We got named the Véhicule Mafia. We became a force because we did things and because others made us powerful! I was having a gas. We started getting attention outside of Montreal. All this activity also made for more activity and not just by us. Others in reaction against us started magazines and publishing houses.


In the late seventies Véhicule Art Gallery split from the Press or vice versa (I don’t remember which). The Gallery moved up the street to a bigger, more lavish space (which lasted only for another two or three years before going under). The Press also wandered about town. The Chinatown location was my favourite but it was also where we got stabbed in the back.
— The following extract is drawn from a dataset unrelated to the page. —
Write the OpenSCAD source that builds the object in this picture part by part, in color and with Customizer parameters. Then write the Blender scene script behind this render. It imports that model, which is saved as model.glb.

It was my favourite location because it was in Chinatown—enough said. It was also here that Simon Dardick decided he wanted to go respectable. We, the editors, had started to get funding for books while the printing side was not generating the finances that they had hoped for. In order to continue getting the grant, Simon felt that he had to “simonize” the press. So while we weren’t looking he brought in Michael Harris and wrote us a “nice” fuck-off letter. But by then the Véhicule Poets started to collaborate less and run out of collective ventures, energy, or desire.

 

However, for those four or five years 1975-80 we explored and made the world of contemporary poetry not by theorizing or imitation but by doing and instead of building schools of poetry, driving the Véhicule of poetry all over the place.